Algorithms advertising for incoming grad students

One of my first professorial tasks will be a 4-minute talk to incoming grad students. I don’t expect any of the students in the audience will be explicitly interested in algorithms research.  After all, when they applied, there weren’t any algorithms profs here to advise them.  So, I’m not sure what the best use of this time is.

I could ignore the fact that they are likely interested in doing everything but proofs and give my 4 minute blurb as though there were potentially interested students in the audience.  I could appeal to the coadvising role of “whatever your research is, there is probably an algorithmic viewpoint”.  I could just say “this is what algorithms is” and leave it at that.  Besides, (and lucky for me) all the CS Ph.D. students have to take a grad algorithms class – and guess who is teaching that in the first quarter.

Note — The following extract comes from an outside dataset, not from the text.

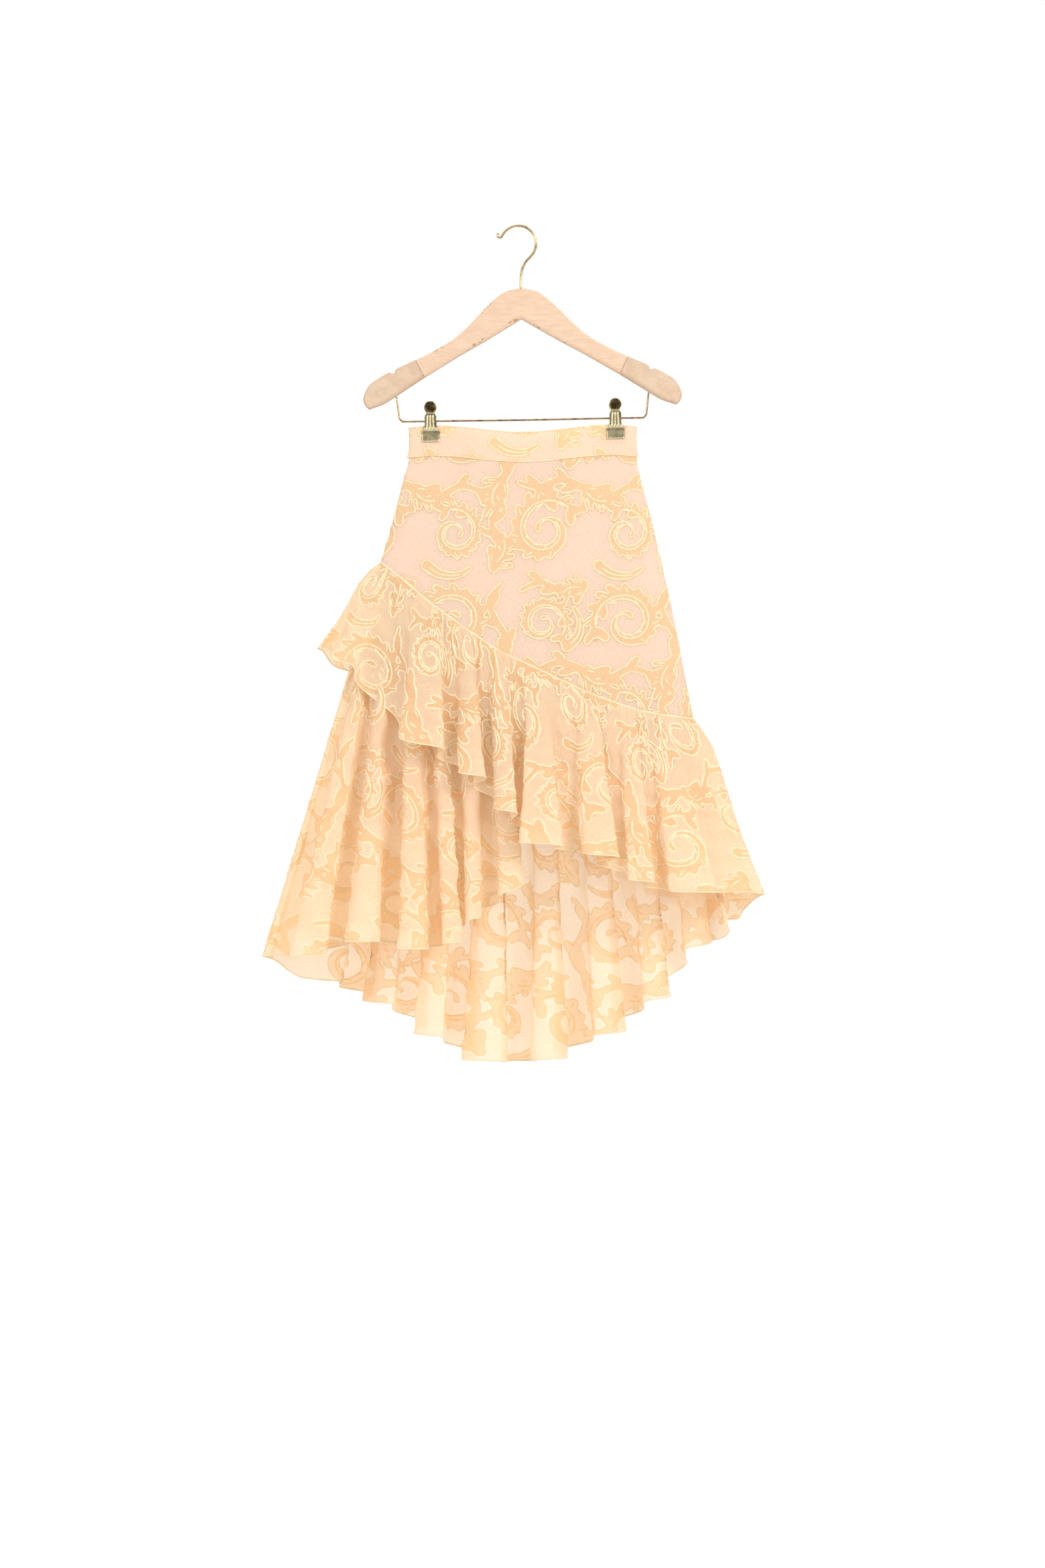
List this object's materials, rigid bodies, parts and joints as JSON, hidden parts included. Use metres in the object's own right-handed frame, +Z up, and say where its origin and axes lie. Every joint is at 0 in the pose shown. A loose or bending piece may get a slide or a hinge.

However, as far as I know, the EE and masters students don’t have to take the algorithms class.  Do you think I should be convincing them to?

Newly minted

I just started – a week before my official start date – as an assistant professor at Oregon State University in the School of Electrical Engineering and Computer Science.  I feel very luck to be here, to have landed a job in a year when many of few job openings were rescinded because of the crumbling economy, let alone in an incredibly friendly department in a beautiful town near mountains and oceans.

I am alone as a TCS person in the department, and I’m sure I will feel some isolation as a result.  I am really hoping that I will be able to work on some interesting problems with non-TCS people.  My background, though, is in very traditional algorithmic work, so I am sure there will be growing pains. I’ll start with what will probably be the first of many requests for advice: any advice?